WRITTEN EXERCISE -> Starting at the top of the entries below, set down each line exactly as written, and stop after the line containing "STEEL, 0.35, 1.0)".

SOURCE RECORDS ->
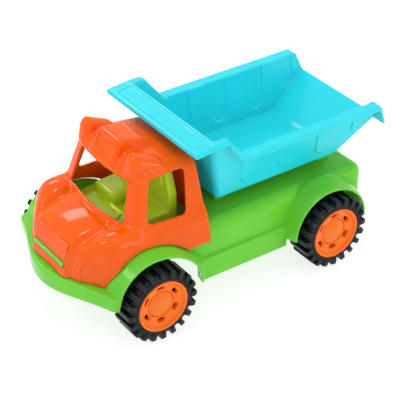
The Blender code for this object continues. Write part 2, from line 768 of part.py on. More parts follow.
def main():
    clear_scene()
    orange = make_material("cab_orange", ORANGE, 0.28)
    hub_orange = make_material("hub_orange", HUB_ORANGE, 0.32)
    green = make_material("chassis_green", GREEN, 0.32)
    cyan = make_material("bed_cyan", CYAN, 0.32)
    black = make_material("tyre_black", BLACK, 0.5)
    steel = make_material("steel", STEEL, 0.35, 1.0)

    truck = make_empty("truck", (0.0, 0.0, 0.0))
    make_chassis(green, truck)
    make_cab(orange, truck)
    make_interior(green, truck)
    for i, place in enumerate(screw_places()):
        seat_z = (LEDGE_Z if place[1] < 0 else DECK_Z) - WALL - FIT
        make_screw(f"cab_screw_{i + 1}", place, seat_z, steel, truck)

    hinge = make_empty("bed_hinge_axis", (0.0, HINGE_Y, HINGE_Z), truck)
    make_bed(cyan, hinge)
    pin = rod((-36.0, 36.0), (HINGE_Y, HINGE_Z), HINGE_PIN_R, 12)
    settle(pin, "bed_hinge_pin", steel, truck)

    for end, axle_y in (("front", 0.0), ("rear", WHEELBASE)):
        axle = rod((-AXLE_HALF, AXLE_HALF), (axle_y, TYRE_R), AXLE_R, 12)
        settle(axle, f"{end}_axle", steel, truck)
        for hand, sign in (("left", 1), ("right", -1)):
            where = f"{end}_{hand}"
            spin = make_empty(f"{where}_wheel_axis", (0.0, axle_y, TYRE_R), truck)
            make_tyre(f"{where}_tyre", sign, black, spin)
            make_hub(f"{where}_hub", sign, hub_orange, spin)
            make_hub_cap(f"{where}_hub_cap", sign, hub_orange, spin)
            make_push_nut(f"{where}_push_nut", sign, axle_y, steel, truck)
            make_washer(f"{where}_washer", sign, axle_y, steel, truck)


main()
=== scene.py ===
import math

import bpy
import numpy as np
from mathutils import Matrix, Vector


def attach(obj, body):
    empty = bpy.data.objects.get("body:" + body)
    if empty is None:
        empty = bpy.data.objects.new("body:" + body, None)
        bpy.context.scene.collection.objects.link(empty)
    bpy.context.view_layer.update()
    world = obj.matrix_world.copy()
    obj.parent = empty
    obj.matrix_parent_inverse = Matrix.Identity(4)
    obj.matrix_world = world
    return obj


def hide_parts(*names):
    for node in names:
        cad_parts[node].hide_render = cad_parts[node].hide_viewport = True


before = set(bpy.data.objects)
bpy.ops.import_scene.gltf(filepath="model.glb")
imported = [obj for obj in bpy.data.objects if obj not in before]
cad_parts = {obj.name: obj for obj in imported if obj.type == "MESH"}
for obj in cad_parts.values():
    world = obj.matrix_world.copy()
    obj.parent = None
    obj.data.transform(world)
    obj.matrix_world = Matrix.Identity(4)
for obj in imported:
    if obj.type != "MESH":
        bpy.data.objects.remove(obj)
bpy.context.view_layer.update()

MM = 0.001
# The shape functions measure Y in millimetres from the front axle; the frame is centred on the truck.
SHIFT_Y = 102.0
AXLE_Z = 37.0
WHEELBASE = 200.0
HINGE_Y, HINGE_Z = 230.0, 87.0
KNUCKLE_R = 5.0
PIN_HOLE_R = 2.2


# ---------------------------------------------------------------- implicit shapes, in millimetres

def rmax(a, b, r):
    """Intersection of two distances whose edge is rounded to radius r."""
    u = np.maximum(a + r, 0.0)
    v = np.maximum(b + r, 0.0)
    return np.minimum(np.maximum(a, b) + r, 0.0) + np.sqrt(u * u + v * v) - r


def rmin(a, b, r):
    """Union of two distances whose seam is filled to radius r."""
    return -rmax(-a, -b, r)


def slab(v, low, high):
    """Distance to the space between two parallel planes."""
    return np.abs(v - (low + high) / 2) - (high - low) / 2


def step(v, low, high):
    """A smooth rise from 0 at low to 1 at high."""
    t = np.clip((v - low) / (high - low), 0.0, 1.0)
    return t * t * (3 - 2 * t)


def polygon(u, v, points):
    """Signed distance in a plane to a closed polygon."""
    best = None
    inside = None
    for i, (x1, y1) in enumerate(points):
        x0, y0 = points[i - 1]
        ex, ey = x1 - x0, y1 - y0
        wu, wv = u - x0, v - y0
        t = np.clip((wu * ex + wv * ey) / (ex * ex + ey * ey), 0.0, 1.0)
        d = (wu - t * ex) ** 2 + (wv - t * ey) ** 2
        best = d if best is None else np.minimum(best, d)
        crosses = ((v < y0) != (v < y1)) & (u < (v - y0) * ex / (ey if ey else 1e-9) + x0)
        inside = crosses if inside is None else inside ^ crosses
    return np.sqrt(best) * np.where(inside, -1.0, 1.0)


def over_axle(y, z, axle_y):
    """Distance from an axle above its height, and fore-and-aft distance below it."""
    return np.sqrt((y - axle_y) ** 2 + np.maximum(z - AXLE_Z, 0.0) ** 2)


# ---------------------------------------------------------------- from a shape to a mesh

CORNERS = np.array([(i, j, k) for i in (0, 1) for j in (0, 1) for k in (0, 1)])
EDGES = [(a, b) for a in range(8) for b in range(a + 1, 8) if np.abs(CORNERS[a] - CORNERS[b]).sum() == 1]
RELAX_PASSES = 2
DRAW_PASSES = 5
UNTURN_PASSES = 5
TINY = 1e-9


def sample(field, axes, mirror):
    """Field values on the grid; a mirrored shape is only worked out for X from 0 up."""
    x, y, z = (axis.astype(np.float32) for axis in axes)
    if mirror:
        x = x[len(x) // 2:]
    values = field(x[:, None, None], y[None, :, None], z[None, None, :])
    values = np.broadcast_to(values, (len(x), len(y), len(z)))
    return np.concatenate((values[:0:-1], values), axis=0) if mirror else np.array(values)


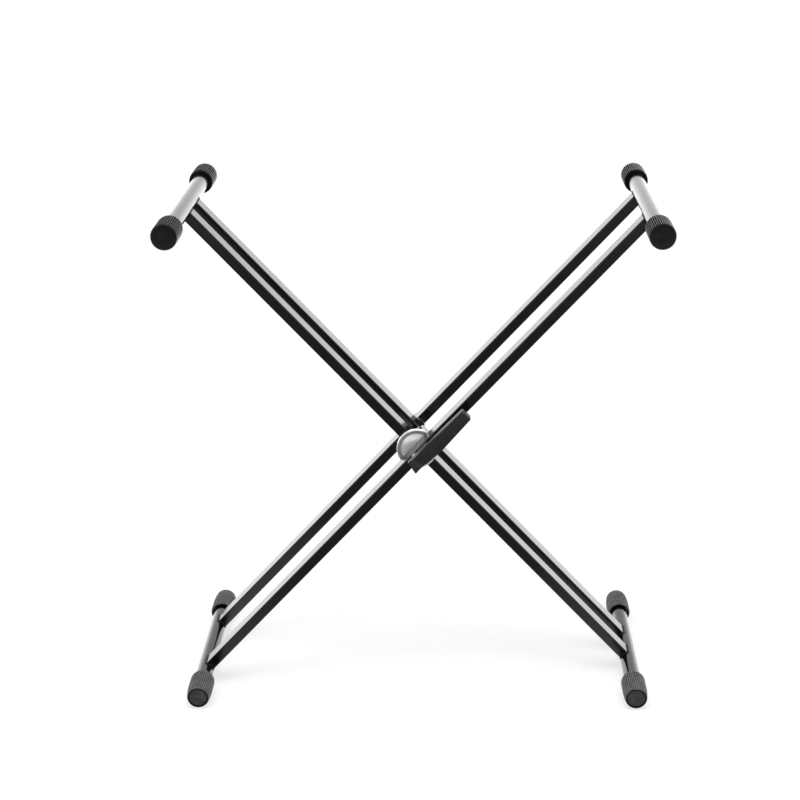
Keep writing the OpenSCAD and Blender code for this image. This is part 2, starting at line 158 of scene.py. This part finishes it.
# Its lip and the ring between lip and dome, in mm: distance from the end, and inset from the radius of
# the end face. The lip also has the share of the rib depth.
FOOT_LIP = ((1.4, 0.1, 0.4), (0.9, 0.5, 0))
FOOT_RING = ((0.8, 0.8), (1.2, 1.1), (3.6, 1.3), (3.7, 2.6))
DOME_INSET = 2.8 * MM
DOME_RISE = 2.4 * MM
DOME_SUNK = 0.1 * MM
DOME_SHARES = (1.0, 0.93, 0.8, 0.6, 0.4, 0.2, 0.08)

# Weld beads: leg of the fillet, its ripples, the spacing of its rings and how far it sinks into the metal
BEAD_LEG = 1.8 * MM
BEAD_RIPPLE = 0.2 * MM
BEAD_PITCH = 2.2 * MM
BEAD_STEP = 0.55 * MM
BEAD_SUNK = 0.25 * MM
# Points of its face, as shares of the leg outward and upward
BEAD_FACE = ((0.36, 0.82), (0.68, 0.55), (0.9, 0.2))
# Section of a brace: corner radius, half its height, and steps along a quarter turn
BRACE_CORNER = 1.6 * MM
BRACE_HALF_HEIGHT = 7.5 * MM
CORNER_STEPS = 4

# Pressed disc: how far its rim, flat ring and dome stand forward of its back
DISC_SIDES = 192
DISC_RIM = 2.2 * MM
DISC_RING = 1.9 * MM
DISC_TOP = 4.1 * MM
# Radii of its bore, its hub and the top of its dome, and how far in from its edge the dome starts
DISC_BORE = 4.05 * MM
DISC_HUB = 5.8 * MM
DISC_CROWN = 11.5 * MM
DISC_DOME_INSET = 6.5 * MM
DISC_DOME_STEPS = 14
HUB_EDGE = 0.4 * MM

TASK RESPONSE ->
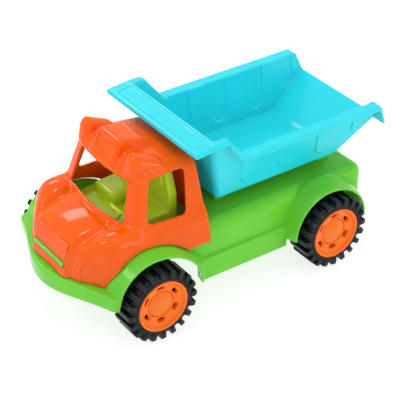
The Blender code for this object continues. Write part 2, from line 768 of part.py on. More parts follow.
def main():
    clear_scene()
    orange = make_material("cab_orange", ORANGE, 0.28)
    hub_orange = make_material("hub_orange", HUB_ORANGE, 0.32)
    green = make_material("chassis_green", GREEN, 0.32)
    cyan = make_material("bed_cyan", CYAN, 0.32)
    black = make_material("tyre_black", BLACK, 0.5)
    steel = make_material("steel", STEEL, 0.35, 1.0)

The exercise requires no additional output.